FAQs About “U.S. Shareholder”

Q: Does buying shares in a foreign public company on the stock market make me a U.S. shareholder?
A: Technically, only if you buy a massive amount. Unless your personal investment represents 10% or more of the entire public company’s stock or voting rights, you are simply a regular investor and do not trigger these specific international tax rules.

Q: What happens if my ownership drops below 10% during the year?
A: Your filing obligations depend on your status during the tax year. If you drop below the threshold, you must look closely at specific dates and transaction categories to see if Form 5471 reporting is still triggered for that period.

Q: Can a corporation be a U.S. shareholder?
A: Yes. The term “person” in the eyes of the IRS includes domestic corporations, partnerships, estates, and trusts. If an American LLC or S-Corporation buys 15% of a foreign business, that domestic company is a U.S. shareholder.
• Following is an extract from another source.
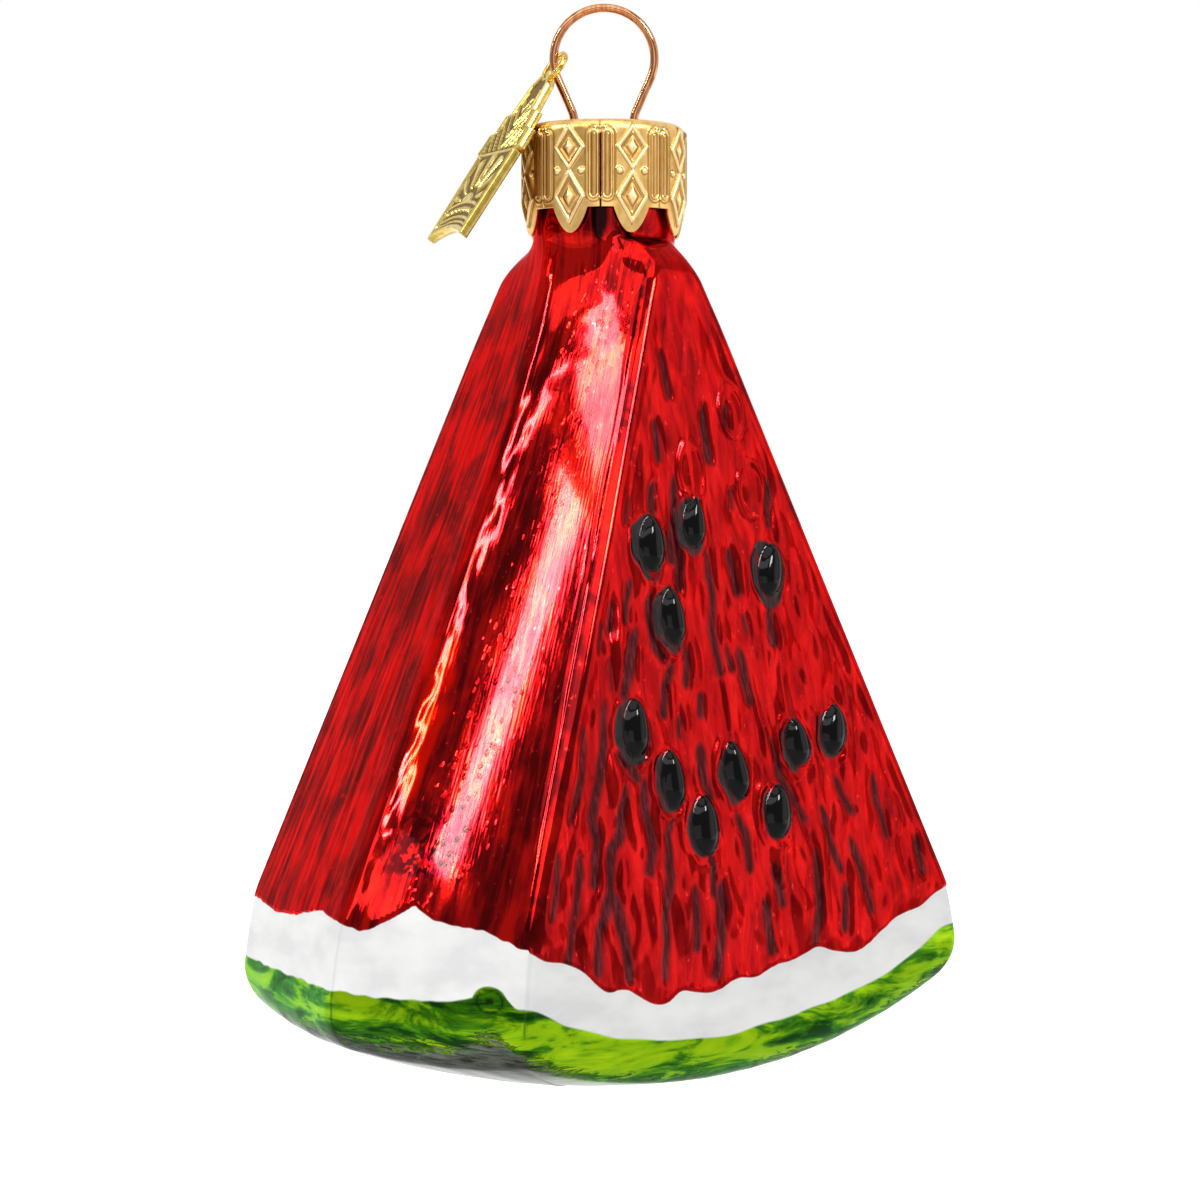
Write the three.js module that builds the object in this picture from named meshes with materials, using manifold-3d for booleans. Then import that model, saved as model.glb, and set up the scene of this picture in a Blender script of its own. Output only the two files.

Q: Does the 10% rule look at profit distribution percentages?
A: No. The test looks strictly at two factors: the percentage of total voting power you control or the percentage of the total economic value of the stock you own.

Final Takeaway

Venturing into the global market by owning a stake in an overseas business is an exciting strategy for growth, but it requires knowing where the IRS boundaries lie. The 10% ownership mark is a critical boundary line. Once you become a U.S. shareholder, transparency is no longer optional. By understanding how your direct and indirect holdings combine, and keeping a close eye on compliance rules for the current tax year, you can safely navigate international investments without facing unexpected tax penalties.


Disclaimer: This article is for general educational purposes only and should not be considered tax, legal, or financial advice. Tax rules can change, and your situation may be different. Consider consulting a qualified tax professional before making tax decisions.